Aftermath: Hopefully, soon we will get a lake full of fresh water and the 1200 lost fish restocked. The public response has been overwhelming, and I thank all who have offered help and advice. Please do not stop now, our work has just begun. I do hope that this event is the catalyst necessary to finely get CSD to recognize their responsibility to maintain a healthy environment in Laguna Joaquin. I do know that RMA is ready to discuss and find solutions, as we have always been.
I live near the Lake, and by Wednesday and since, we have the most Midge Flies on our front door and around our house I've ever seen..I'm sure it's three times worse around the lake. Now we know that the fish put in last year helped.. I did call and spoke to Paul at CSD to let him know. He implied it was news to him and was disappointed to hear..
Larry - Thank you for recapping what has happened to the lake recently and for all your efforts (especially in the last 7 seven days of crisis!)...Your points are very well taken, especially the fact that we all need to stay involved and informed when it comes to decisions involving the lake.
If there is any upside at all to the recent "murky" events concerning Joaquin, it has heightened resident awareness as to how our little ecosystem works and how fragile it really is....

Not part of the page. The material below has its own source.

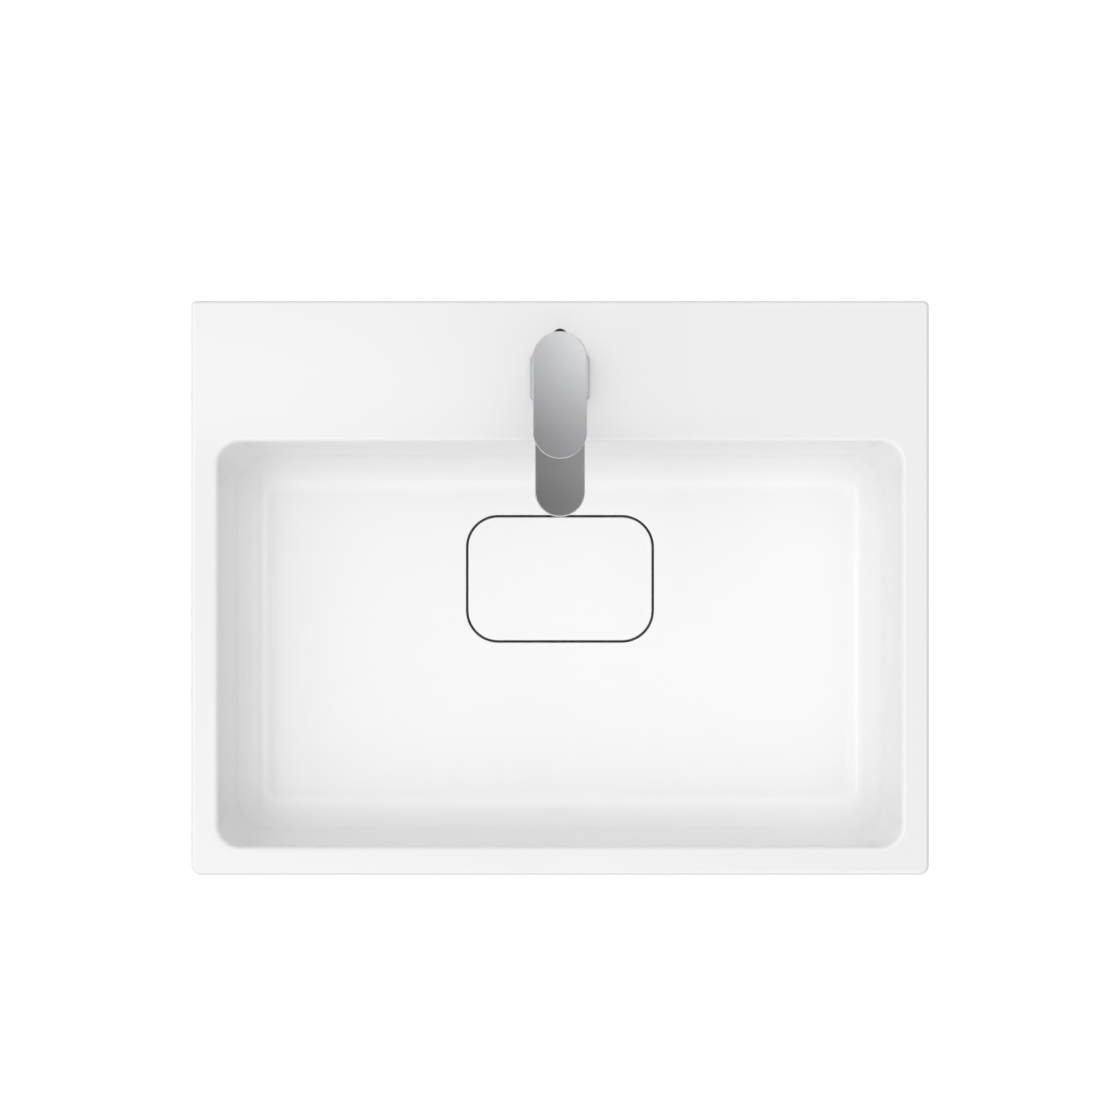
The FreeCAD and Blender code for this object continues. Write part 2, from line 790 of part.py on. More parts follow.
def horseshoe(thickness, top):
    plate = cylinder(clamp_radius, top - thickness, top)
    slot = box((-clamp_slot_half_width, clamp_slot_half_width),
               (-clamp_radius - overrun, clamp_slot_end), (top - thickness - overrun, top + overrun))
    hole = cylinder(stud_radius + turning_gap, top - thickness - overrun, top + overrun, 0, stud_setback)
    return plate.cut([slot, hole])


def make_clamp_gasket():
    return at_tap(horseshoe(clamp_gasket_thickness, -deck_thickness))


def make_clamp_plate():
    return at_tap(horseshoe(clamp_plate_thickness, -deck_thickness - clamp_gasket_thickness))


def make_stud_nut():
    top = -deck_thickness - clamp_gasket_thickness - clamp_plate_thickness
    corners = [Vector(stud_nut_radius * math.cos(math.radians(angle)),
                      stud_setback + stud_nut_radius * math.sin(math.radians(angle)), top - stud_nut_height)
               for angle in range(0, 360, 60)]
    hexagon = Part.Face(Part.makePolygon(corners + corners[:1]))
    nut = hexagon.extrude(Vector(0, 0, stud_nut_height))
    return at_tap(nut.cut(cylinder(stud_radius + fit_gap, top - stud_nut_height - overrun, top + overrun,
                                   0, stud_setback)))


def make_mounting_stud():
    return at_tap(cylinder(stud_radius, -stud_below_deck, spigot_foot + stud_depth_in_body,
                           0, stud_setback))


pieces = {
    "basin": make_basin,
    "drain_cover": make_drain_cover,
    "cover_pads": make_cover_pads,
    "waste_grate": make_waste_grate,
    "waste_flange_seal": make_waste_flange_seal,
    "waste_screw": make_waste_screw,
    "waste_tail_seal": make_waste_tail_seal,
    "waste_tail": make_waste_tail,
    "base_gasket": make_base_gasket,
    "base_plate": make_base_plate,
    "mixer_body": make_mixer_body,
    "aerator_seal": make_aerator_seal,
    "aerator_insert": make_aerator_insert,
    "aerator_housing": make_aerator_housing,
    "port_seals": make_port_seals,
    "cartridge_housing": make_cartridge_housing,
    "fixed_disc": make_fixed_disc,
    "moving_disc": make_moving_disc,
    "disc_carrier": make_disc_carrier,
    "rotor": make_rotor,
    "pivot_pin": make_pivot_pin,
    "cartridge_cap": make_cartridge_cap,
    "retaining_nut": make_retaining_nut,
    "spindle": make_spindle,
    "swivel_cap": make_swivel_cap,
    "lever": make_lever,
    "lever_screw": make_lever_screw,
    "lever_plug": make_lever_plug,
    "mounting_stud": make_mounting_stud,
    "clamp_gasket": make_clamp_gasket,
    "clamp_plate": make_clamp_plate,
    "stud_nut": make_stud_nut,
}

os.makedirs("parts", exist_ok=True)
for name, make in pieces.items():
    shape = make()
    shape.exportStep("parts/" + name + ".step")
    print(name, "solids", len(shape.Solids), "valid", shape.isValid(), "volume", round(shape.Volume))
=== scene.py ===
import bpy
import bmesh
import json
import math
from mathutils import Matrix, Vector


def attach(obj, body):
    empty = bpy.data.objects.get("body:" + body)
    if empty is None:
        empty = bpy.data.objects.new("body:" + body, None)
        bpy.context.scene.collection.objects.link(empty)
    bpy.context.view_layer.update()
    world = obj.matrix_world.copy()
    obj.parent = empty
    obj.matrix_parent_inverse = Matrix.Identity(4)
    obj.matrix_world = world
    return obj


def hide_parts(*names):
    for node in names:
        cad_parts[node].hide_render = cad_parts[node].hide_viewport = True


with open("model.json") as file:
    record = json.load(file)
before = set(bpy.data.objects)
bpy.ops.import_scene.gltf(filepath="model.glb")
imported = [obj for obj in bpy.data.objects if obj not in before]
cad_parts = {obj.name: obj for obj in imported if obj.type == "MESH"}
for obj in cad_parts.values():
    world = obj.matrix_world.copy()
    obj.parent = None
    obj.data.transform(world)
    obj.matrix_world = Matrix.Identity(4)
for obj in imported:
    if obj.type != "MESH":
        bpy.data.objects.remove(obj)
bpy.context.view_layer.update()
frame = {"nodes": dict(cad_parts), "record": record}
print("frame loaded,", len(frame["nodes"]), "solids")

mm = 0.001
slack = 0.05 * mm  # places nearer than this count as one


# node work

class Wire:  # a socket that can be used in sums
    def __init__(self, tree, socket):
        self.tree = tree
        self.socket = socket

    def apply(self, operation, *others):
        operands = dict(enumerate((self, *others)))
        return self.tree.node("ShaderNodeMath", {"operation": operation}, operands)

    def __add__(self, other):
        return self.apply("ADD", other)

    def __sub__(self, other):
        return self.apply("SUBTRACT", other)

    def __mul__(self, other):
        return self.apply("MULTIPLY", other)

    def __rsub__(self, other):
        return (self * -1).apply("ADD", other)

    __radd__ = __add__
    __rmul__ = __mul__

    def atLeast(self, other):
        return self.apply("MAXIMUM", other)

    def atMost(self, other):
        return self.apply("MINIMUM", other)

    def clamped(self):
        return self.atMost(1.0).atLeast(0.0)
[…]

You are correct, we will not be able to control the midge flies with the current activity on the lake.
We have lost all the fish that we stocked last spring to consume the midge fly larvae and we desperately need the lake to be near full of fresh water. A record hot July also didn't help. We are back to square one about midges.....

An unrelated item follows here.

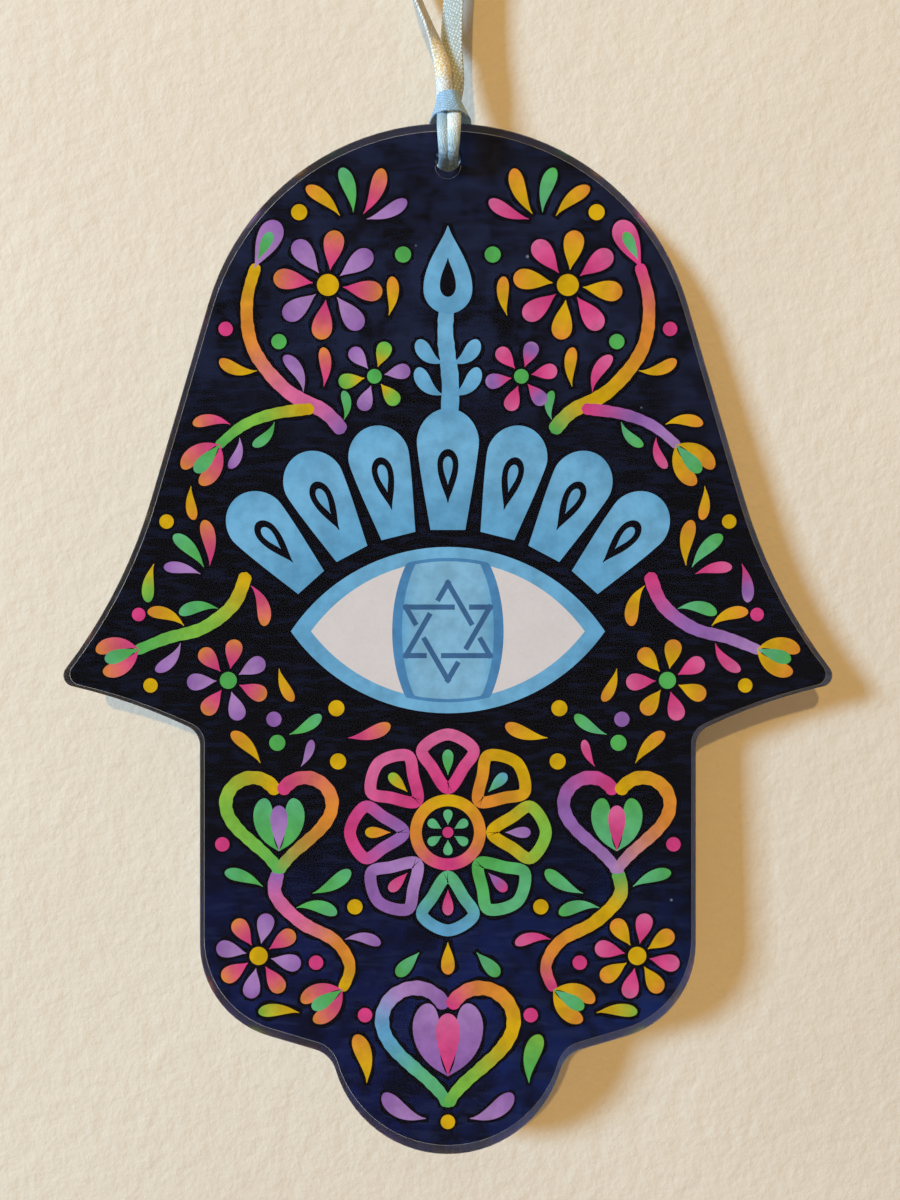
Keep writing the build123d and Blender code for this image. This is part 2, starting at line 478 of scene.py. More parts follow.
left_points = [
    (-0.25, -0.75, -44.9), (-0.20, -0.72, -42.8), (0.0, -0.45, -40.7), (-0.75, 0.30, -37.9),
    (-2.30, 1.20, -34.2), (-4.30, 2.00, -29.0), (-5.60, 2.20, -22.0), (-5.20, 1.60, -15.0),
    (-3.46, 0.70, -8.0), (-1.50, 0.0, 0.0), (-0.30, 0.0, 3.1),
]
left_turns = [
    (0, 5), (0.04, 12), (0.075, 32), (0.11, 45), (0.15, 54), (0.2, 61), (0.5, 70),
    (0.93, 90), (1, 90),
]
left_curls = [
    (0, 3.6), (0.04, 3.5), (0.075, 3.2), (0.11, 2.7), (0.15, 1.9), (0.2, 1.0), (0.5, 0.5),
    (0.9, 0.15), (1, 0.3),
]
right_points = [
    (0.30, 0.0, -44.9), (0.47, 0.50, -42.9), (0.24, 1.20, -38.6), (0.33, 1.65, -34.3),
    (0.85, 2.00, -27.0), (1.60, 1.90, -18.0), (1.80, 1.00, -9.0), (1.50, 0.0, 0.0),
    (0.30, 0.0, 3.1),
]
right_turns = [(0, 5), (0.08, -28), (0.3, -40), (0.93, -90), (1, -90)]
right_curls = [(0, 3.6), (0.05, 2.6), (0.14, 1.0), (0.4, 0.7), (0.9, 0.15), (1, 0.3)]
make_tail("left_tail", left_points, left_turns, left_curls, satin_front_tail)
make_tail("right_tail", right_points, right_turns, right_curls, satin_tail)

# %% [markdown]
# ## The hitch
# The middle of the ribbon is hitched through the hole. Both strands come up the front from the
# hole, folded lengthwise, pass under the wrap and go on as the tails. The wrap is the ribbon's
# bight: it lies across the front of the strands, and its two sides go back over the plate's top
# edge and down to the hole from behind. Its lower edge is arched, and it rises a little more at
# the sides, so that the plate's edge passes under it when the hand turns.

# %% Strands through the hole
behind_the_plate = [(0.5, 1.0, -52.5), (0.5, 2.25, -52.0), (0.55, 2.45, -50.2), (0.6, 2.45, -48.4),
                    (0.8, 2.2, -46.9)]
strand_squeeze = [(0, 0.8), (0.12, 0.62), (0.4, 0.55), (0.52, 0.6), (0.7, 0.5), (1, 0.5)]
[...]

I do know that CSD has increased their applications of BTI to help as much as they can.
Paul did tell me that the crew had put in that very expensive larvae killer recently and clearly it didn't do anything. That was why he was disappointed. The water is supposed to be back flowing into the lake by this weekend...let's hope so..
As part of a group last year who worked very hard to try to mitigate the Midge Fly situation on Laguna Joaquin, I can tell you we are all (residents and group members alike) very dissappointed that after some great success last year and early this year, the situation with the midgies has gotten bad once again. Having said that, it's important to remember that the number one cause this summer for their return is higher than normal water temperatures in the lake. What is causing that? Letting the lake's water level fall to ridiculously low levels. In my semi-informed opinion, the approval of the project to fully pipe the only feed to the lake could NOT have come at a worse time of the year.
To think that the granular treatment is "having little to no effect" is wrong and simply not the case. It has been very effective up until these last few weeks since the fourth of July. We desperately need to get the fresh water flowing back into the lake. Laguna Joaquin is at a point now where even the highly toxic Copper Sulfate that was applied earlier this month had no effect on the Midge Flies (even though that was not it's purpose)...Let's all hope the water begins flowing back into the lake sooner than later.